There was even some good news in the numbers for traditional news media. The percentage of people who thought “news organizations had too much influence on the outcome of the presidential election” dropped by 10 percentage points from four years earlier. People also tended to report relying on news organizations for election news more than four years earlier.
Odd that Pew inferred that as good news. I’d say the 10 percent drop reflects the rise in alternative media outlets. I’m probably among the 10 percent who no longer believe that the New York Times carries the same influence that it did 20 years ago.

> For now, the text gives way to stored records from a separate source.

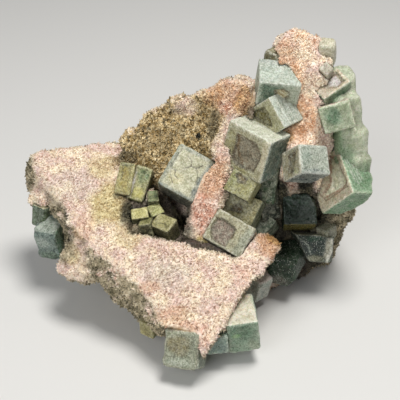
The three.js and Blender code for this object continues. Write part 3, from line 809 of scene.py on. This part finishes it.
dark_line = (70, 68, 56)
grow("flat_cube_crystal", "flat_cube", [
    fluorite(
        crystals["flat_cube"][0], (186, 184, 156),
        # The lower face's dark colour is painted shade.
        faces={"+x": (128, 136, 132), "-z": (52, 56, 50)}, seed=2, cell=0.3, worn=1.0,
        seams=[
            ("-y", [(-1.5, 0.6), (0.2, 2.6), (2.2, 2.9), (3.6, 4.7)], 0.26, 0.35, dark_line),
            ("-y", [(2.2, 2.9), (4.2, 0.6), (4.6, -1.6)], 0.24, 0.3, dark_line),
            ("-y", [(0.2, 2.6), (-0.6, 4.4), (-2.4, 5.2)], 0.2, 0.25, dark_line),
            ("-y", [(-4.8, -1.2), (-3.6, -1.0), (-3.2, -2.8), (-1.4, -3.4)], 0.24, 0.3, dark_line),
            ("-y", [(-6.2, 0.4), (-4.4, -3.4), (-2.2, -5.6)], 0.18, 0.18, dark_line),
            ("-y", [(-5.4, 6.6), (-5.8, 2), (-5.2, -2)], 0.18, 0.16, dark_line),
        ],
        washes=[
            ("-y", (-6.2, 0), (1.2, 9), (134, 140, 128), 0.7),
            ("-y", (6, 0), (1.6, 9), (98, 108, 108), 0.9),
            ("-y", (0, -7.8), (8, 1.0), (118, 126, 122), 0.6),
            ("-y", (-1, 7.6), (8, 1.2), (140, 146, 138), 0.7),
            ("-y", (-2, -3.5), (3.4, 2.4), (206, 196, 152), 0.6),
        ],
    ),
], frosted_looks("pale frosted fluorite", (206, 202, 178), (158, 168, 164), rim_width=0.7))


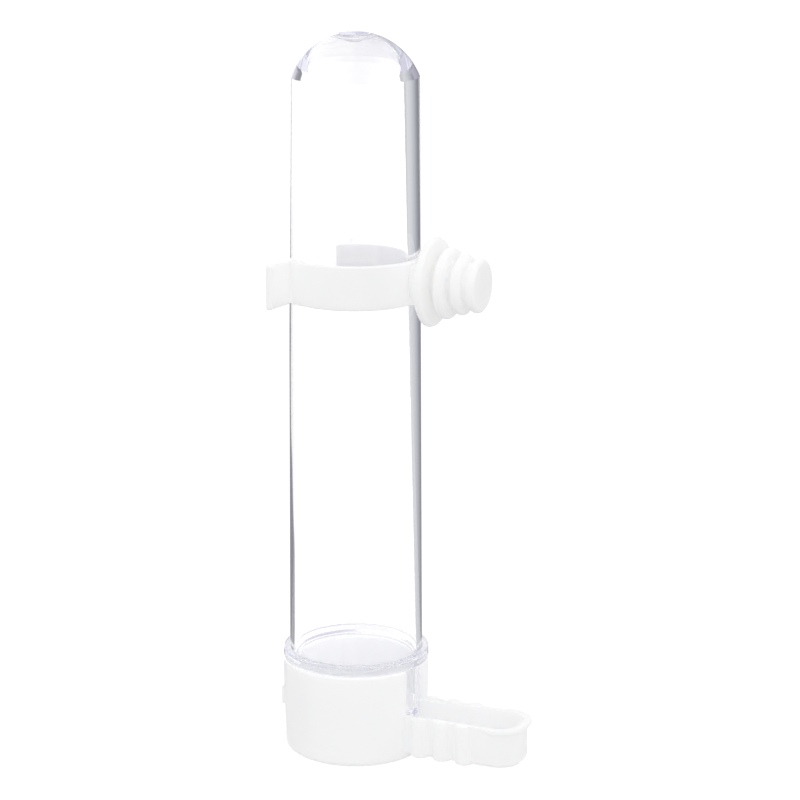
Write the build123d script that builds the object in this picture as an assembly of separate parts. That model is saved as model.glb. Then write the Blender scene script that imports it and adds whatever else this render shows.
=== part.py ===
from build123d import *
import math
import os

# Tubular clip-on cage drinker: a clear domed tube, a cup with a side trough pushed on to
# its open end, and a snap clip with a stepped plug for the cage bars.
# Frame: millimetres, +Z up along the tube, origin on the tube's axis at the underside of
# the cup. The trough and the clip's plug point along +X.

# ---------------------------------------------------------------- cup sizes
CUP_R_FOOT = 17.15
CUP_R_RIM = 17.6
CUP_RIM_Z = 22.95
CUP_RIM_BAND = 4.7       # straight band below the rim, above the tapered wall
CUP_RIM_EDGE = 0.45      # rounding of the rim's outer edge
CUP_RIM_EDGE_MID = 0.13  # inset of the rounding's middle, both ways
CUP_CORNER = 1.7         # rounding at the bottom corner
CUP_FLOOR_Z = 2.6
WELL_STEP = 0.35         # the space below the spigot is this much narrower than the socket
WELL_CORNER = 1.6        # rounding where its wall meets the floor
SOCKET_FLARE = 0.45      # lead-in at the mouth of the socket
SOCKET_FLARE_H = 0.6
CUT_OVER = 2.0           # how far the socket's cutter stands above the rim
FOOT_RECESS_R = 13.9     # shallow ring recess between the foot ring and the middle pad
FOOT_RECESS_H = 0.6
FOOT_RECESS_BEVEL = 0.3
FOOT_PAD_R = 7.5
FOOT_PAD_FLARE = 0.4     # the pad widens upwards by this much
SLOT_HALF_W = 6.55       # slot in the wall above the trough
SLOT_X0 = 8.0
SLOT_LEN = 14.0
SLOT_H = 20.0
SLOT_DROP = 0.6          # the slot starts this far below the trough's rim

# ---------------------------------------------------------------- tube sizes
TUBE_R_LOW = 16.0        # outer radius just above the flange
TUBE_R_TOP = 15.12       # outer radius at the shoulder of the dome (mould draft)
TUBE_Z_TOP = 163.55      # shoulder between the tube and the dome, a crease
DOME_H = 10.3            # rise of the dome above the shoulder
BORE_R_LOW = 14.56       # inner radius at the flange
BORE_R_TOP = 11.40       # inner radius at the core's shoulder: its draft thickens the wall
CORE_DOME_Z = 163.85     # foot of the core's rounded end
CORE_DOME_H = 9.2        # its rise: half an ellipse, so the wall thins towards the top
CORE_DOME_SPANS = 7      # spans in the spline from the swell to the foot
SWELL_R = 5.5            # round the axis the inner dome is pushed in, under the gate dimple
SWELL = 2.4
SWELL_SPANS = 5
FLANGE_R = 17.55
FLANGE_Z0 = CUP_RIM_Z + 0.05   # the flange's underside, on the cup's rim
FLANGE_Z1 = 25.55
FLANGE_LOW_EDGE = 0.3    # rounding of the flange's bottom edge
FLANGE_TOP_EDGE = 0.25   # rounding of the flange's top edge
FLANGE_EDGE_MID = 0.3    # inset of each rounding's middle, as a share of its size
TUBE_FOOT_OUT = 0.15     # small concave foot of the tube on the flange
TUBE_FOOT_H = 0.2
SPIGOT_R = 15.45         # outer radius of the spigot in the cup
SPIGOT_BORE_R = 14.0
SPIGOT_Z0 = 7.75         # open end of the spigot
SPIGOT_LEAD = 0.45       # taper at the open end, outside
SPIGOT_LEAD_H = 1.2
SPIGOT_BEVEL = 0.25      # bevel at the open end, inside
BORE_STEP_Z0 = FLANGE_Z0 + 1.1  # the bore widens from the spigot's radius to the tube's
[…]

What appears to be rising now is the charge of bias, largely a case of both sides of the political spectrum seeing the press as unfair to their views. After the election, the percentage of Americans who thought the press was fair to John Kerry, for instance, dropped by six points from the number who thought the press was fair to the Democrat Al Gore in 2000. The percentage who thought the press unfair to the Democrat rose by seven points — a 13-point shift. On the other side, the percentage who thought Bush got a fair shake dropped nine points from four years earlier, and the percentage who thought the press unfair to him rose 10 points – a 19-point shift.3
… What’s more, for the last two decades Americans’ confidence in the press has lagged precipitously behind that of other institutions.6 It may be that the expectations of the press have sunk enough that they will not sink much further. People are not dismayed by disappointments in the press. They expect them. That is hardly a base on which to build, particularly as the traditional press, now referred to in the blogosphere by the acronym MSM (for mainstream media), begins to have to contend not only with Republicans who deride it as liberal, but with liberals who deride it as cowed by Republicans, and bloggers who deride it as out of touch.
The silver lining: The public’s disdain for the press can sink no further.
The rest of the report is interesting, particularly the content analysis section which supports empirically the contention that press coverage of Bush was overwhelmingly more negative than Kerry’s. But, I grow weary arguing that point.